# start of Data

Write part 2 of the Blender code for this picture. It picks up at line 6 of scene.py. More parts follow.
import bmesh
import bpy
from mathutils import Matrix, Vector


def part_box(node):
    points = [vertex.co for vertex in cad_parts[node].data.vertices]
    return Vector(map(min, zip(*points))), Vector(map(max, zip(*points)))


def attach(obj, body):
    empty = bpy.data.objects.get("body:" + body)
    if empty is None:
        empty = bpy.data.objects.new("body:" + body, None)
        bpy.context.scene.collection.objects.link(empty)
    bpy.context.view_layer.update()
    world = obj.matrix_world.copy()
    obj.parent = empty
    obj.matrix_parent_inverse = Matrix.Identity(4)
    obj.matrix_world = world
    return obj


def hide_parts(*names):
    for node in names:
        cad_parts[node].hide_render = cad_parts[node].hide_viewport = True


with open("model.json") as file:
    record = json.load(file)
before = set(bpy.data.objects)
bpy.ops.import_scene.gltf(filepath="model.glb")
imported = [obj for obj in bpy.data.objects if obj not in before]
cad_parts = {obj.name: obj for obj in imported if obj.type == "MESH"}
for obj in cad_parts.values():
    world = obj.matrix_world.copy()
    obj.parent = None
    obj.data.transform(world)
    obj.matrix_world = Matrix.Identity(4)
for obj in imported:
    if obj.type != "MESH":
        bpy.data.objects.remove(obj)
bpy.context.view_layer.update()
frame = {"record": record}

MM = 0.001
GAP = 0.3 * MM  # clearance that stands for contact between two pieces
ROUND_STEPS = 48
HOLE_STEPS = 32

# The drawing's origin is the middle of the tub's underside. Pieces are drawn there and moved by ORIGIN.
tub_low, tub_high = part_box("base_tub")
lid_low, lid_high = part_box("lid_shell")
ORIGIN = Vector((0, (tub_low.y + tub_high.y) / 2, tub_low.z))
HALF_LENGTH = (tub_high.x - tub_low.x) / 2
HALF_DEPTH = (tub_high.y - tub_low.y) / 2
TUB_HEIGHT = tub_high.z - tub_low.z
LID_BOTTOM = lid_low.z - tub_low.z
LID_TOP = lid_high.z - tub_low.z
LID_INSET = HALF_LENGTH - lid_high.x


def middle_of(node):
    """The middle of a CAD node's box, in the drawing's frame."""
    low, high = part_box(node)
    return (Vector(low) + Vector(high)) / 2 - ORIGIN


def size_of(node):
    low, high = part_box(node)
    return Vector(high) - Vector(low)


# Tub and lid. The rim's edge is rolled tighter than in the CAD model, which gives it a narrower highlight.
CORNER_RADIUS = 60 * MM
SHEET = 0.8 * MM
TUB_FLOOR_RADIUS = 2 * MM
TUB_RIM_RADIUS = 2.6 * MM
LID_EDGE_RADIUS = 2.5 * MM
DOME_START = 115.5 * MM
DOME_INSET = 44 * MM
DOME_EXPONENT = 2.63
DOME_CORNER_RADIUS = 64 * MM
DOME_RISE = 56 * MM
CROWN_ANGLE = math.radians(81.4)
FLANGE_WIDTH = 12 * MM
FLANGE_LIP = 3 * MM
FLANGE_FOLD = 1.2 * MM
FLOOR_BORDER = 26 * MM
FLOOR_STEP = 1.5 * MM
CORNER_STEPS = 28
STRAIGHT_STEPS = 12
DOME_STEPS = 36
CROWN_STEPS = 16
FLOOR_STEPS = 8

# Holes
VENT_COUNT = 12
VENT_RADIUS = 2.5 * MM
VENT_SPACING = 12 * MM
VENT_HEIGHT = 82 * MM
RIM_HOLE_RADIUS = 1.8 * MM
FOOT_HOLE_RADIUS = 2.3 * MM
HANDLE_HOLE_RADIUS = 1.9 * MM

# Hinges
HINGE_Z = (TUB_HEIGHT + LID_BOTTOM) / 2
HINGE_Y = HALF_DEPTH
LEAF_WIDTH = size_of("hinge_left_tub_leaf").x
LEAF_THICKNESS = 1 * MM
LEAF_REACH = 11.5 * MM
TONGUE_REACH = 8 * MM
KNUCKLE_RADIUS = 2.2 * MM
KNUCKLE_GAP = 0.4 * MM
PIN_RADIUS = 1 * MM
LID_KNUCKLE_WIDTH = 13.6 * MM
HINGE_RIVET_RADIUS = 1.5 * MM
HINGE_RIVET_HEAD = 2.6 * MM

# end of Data
# start of Data

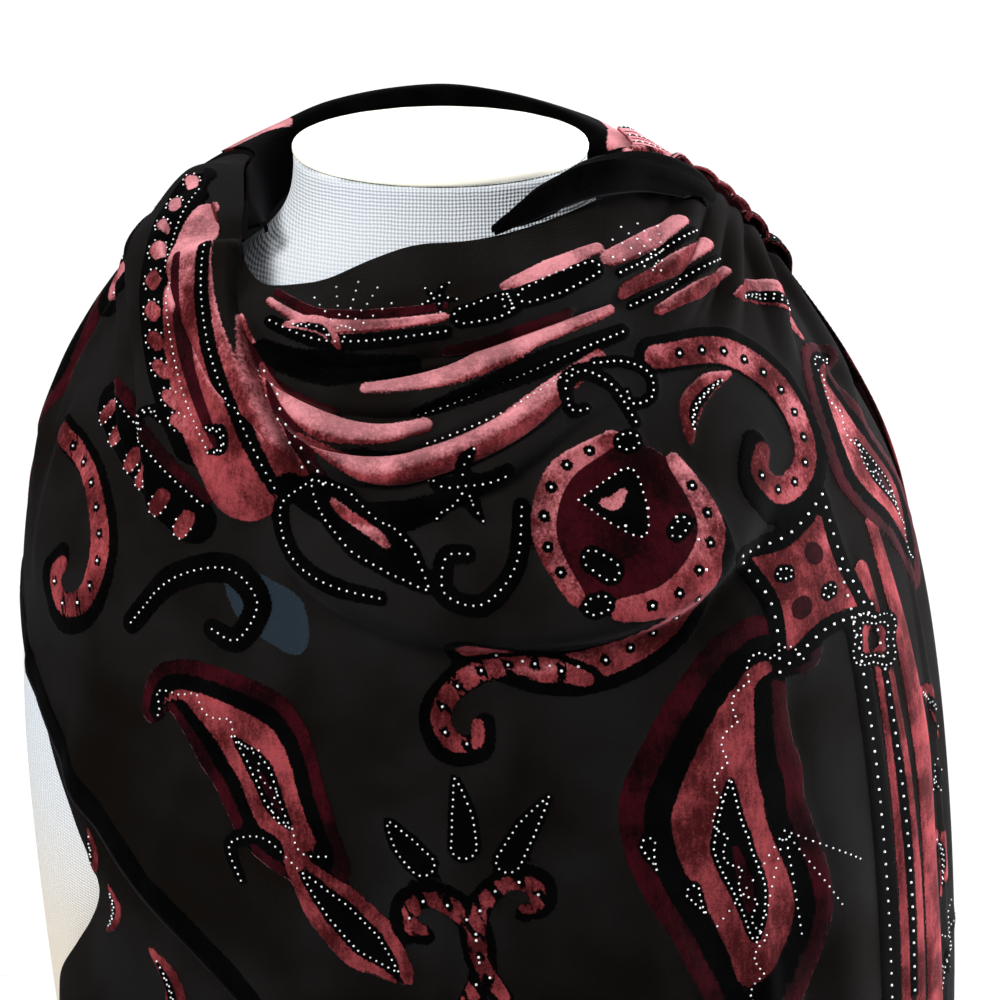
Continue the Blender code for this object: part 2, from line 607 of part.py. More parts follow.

# end of Data

**Given task:**
Of all the entries above, repeat only the lines from the line that has "Write part 2" to the line that has "zip(*points))), Vector(map(max, zip(*points)))", both lines included, exactly.

**Result below:**
Write part 2 of the Blender code for this picture. It picks up at line 6 of scene.py. More parts follow.
import bmesh
import bpy
from mathutils import Matrix, Vector


def part_box(node):
    points = [vertex.co for vertex in cad_parts[node].data.vertices]
    return Vector(map(min, zip(*points))), Vector(map(max, zip(*points)))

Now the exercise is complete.